======== DATA
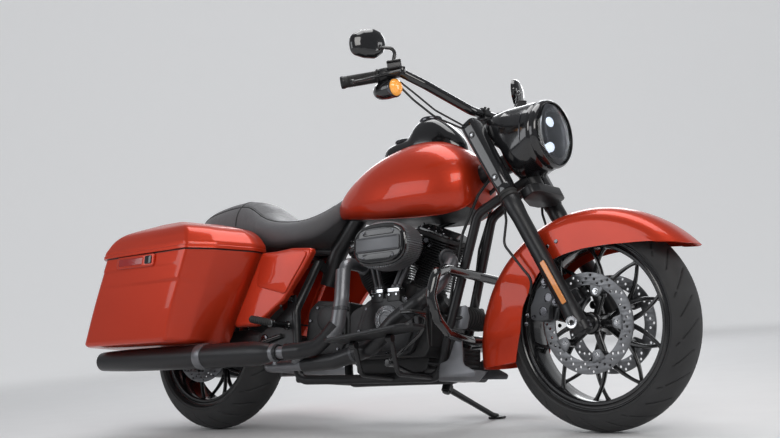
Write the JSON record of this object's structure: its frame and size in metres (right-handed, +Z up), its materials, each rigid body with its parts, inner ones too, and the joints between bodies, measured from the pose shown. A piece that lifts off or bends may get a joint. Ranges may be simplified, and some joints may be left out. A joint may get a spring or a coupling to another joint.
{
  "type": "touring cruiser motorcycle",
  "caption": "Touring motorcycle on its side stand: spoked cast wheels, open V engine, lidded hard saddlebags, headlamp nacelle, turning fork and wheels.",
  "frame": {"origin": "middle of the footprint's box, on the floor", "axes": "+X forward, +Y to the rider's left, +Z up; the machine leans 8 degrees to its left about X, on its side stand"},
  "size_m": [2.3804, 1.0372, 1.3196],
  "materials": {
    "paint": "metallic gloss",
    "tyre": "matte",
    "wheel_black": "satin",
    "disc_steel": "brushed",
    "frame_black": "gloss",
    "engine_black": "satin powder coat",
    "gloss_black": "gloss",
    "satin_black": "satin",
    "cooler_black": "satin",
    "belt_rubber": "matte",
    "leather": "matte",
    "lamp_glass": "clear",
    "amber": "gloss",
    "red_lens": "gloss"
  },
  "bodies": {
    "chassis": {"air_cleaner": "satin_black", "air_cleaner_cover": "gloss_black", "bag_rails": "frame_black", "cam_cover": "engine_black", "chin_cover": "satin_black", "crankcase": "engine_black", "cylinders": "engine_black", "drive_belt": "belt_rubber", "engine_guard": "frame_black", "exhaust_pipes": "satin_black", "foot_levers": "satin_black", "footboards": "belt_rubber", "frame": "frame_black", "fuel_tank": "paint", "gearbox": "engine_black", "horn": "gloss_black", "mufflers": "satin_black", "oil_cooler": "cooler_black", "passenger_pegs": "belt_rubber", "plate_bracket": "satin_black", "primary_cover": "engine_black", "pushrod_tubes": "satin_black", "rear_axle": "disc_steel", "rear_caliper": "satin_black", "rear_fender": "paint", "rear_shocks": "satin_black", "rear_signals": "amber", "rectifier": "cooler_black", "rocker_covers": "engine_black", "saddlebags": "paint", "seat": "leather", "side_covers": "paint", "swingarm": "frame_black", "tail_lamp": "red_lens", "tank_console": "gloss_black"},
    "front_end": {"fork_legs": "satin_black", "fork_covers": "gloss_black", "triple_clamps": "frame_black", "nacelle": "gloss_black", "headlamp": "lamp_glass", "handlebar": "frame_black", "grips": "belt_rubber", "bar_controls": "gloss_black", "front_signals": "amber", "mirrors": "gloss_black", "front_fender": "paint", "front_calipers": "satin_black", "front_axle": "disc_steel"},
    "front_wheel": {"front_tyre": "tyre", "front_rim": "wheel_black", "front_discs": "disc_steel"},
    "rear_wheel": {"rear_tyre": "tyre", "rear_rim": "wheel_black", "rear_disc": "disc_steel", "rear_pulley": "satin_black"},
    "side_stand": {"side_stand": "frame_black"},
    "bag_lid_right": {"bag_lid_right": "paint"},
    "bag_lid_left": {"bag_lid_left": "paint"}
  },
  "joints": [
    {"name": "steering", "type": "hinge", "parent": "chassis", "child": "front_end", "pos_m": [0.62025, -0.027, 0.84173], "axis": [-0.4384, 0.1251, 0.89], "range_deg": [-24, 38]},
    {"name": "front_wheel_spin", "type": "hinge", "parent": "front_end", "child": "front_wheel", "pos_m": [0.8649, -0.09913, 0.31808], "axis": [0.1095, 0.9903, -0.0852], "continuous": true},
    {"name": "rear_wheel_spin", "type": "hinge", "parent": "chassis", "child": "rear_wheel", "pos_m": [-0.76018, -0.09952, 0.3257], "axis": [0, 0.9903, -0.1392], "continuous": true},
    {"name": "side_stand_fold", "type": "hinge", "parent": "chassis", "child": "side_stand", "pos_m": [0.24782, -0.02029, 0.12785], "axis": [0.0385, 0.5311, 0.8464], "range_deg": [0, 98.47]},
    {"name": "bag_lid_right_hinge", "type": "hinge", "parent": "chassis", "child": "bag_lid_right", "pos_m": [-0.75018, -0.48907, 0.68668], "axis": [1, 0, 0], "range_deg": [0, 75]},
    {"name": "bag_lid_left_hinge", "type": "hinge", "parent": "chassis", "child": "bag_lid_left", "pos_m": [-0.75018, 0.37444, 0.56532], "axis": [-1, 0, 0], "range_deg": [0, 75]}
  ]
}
================
-- WORK TO COMPLETE --
In the material above, find each line that contains the word "bodies", and select it.

-- THE SOLUTION --
Write the JSON record of this object's structure: its frame and size in metres (right-handed, +Z up), its materials, each rigid body with its parts, inner ones too, and the joints between bodies, measured from the pose shown. A piece that lifts off or bends may get a joint. Ranges may be simplified, and some joints may be left out. A joint may get a spring or a coupling to another joint.
  "bodies": {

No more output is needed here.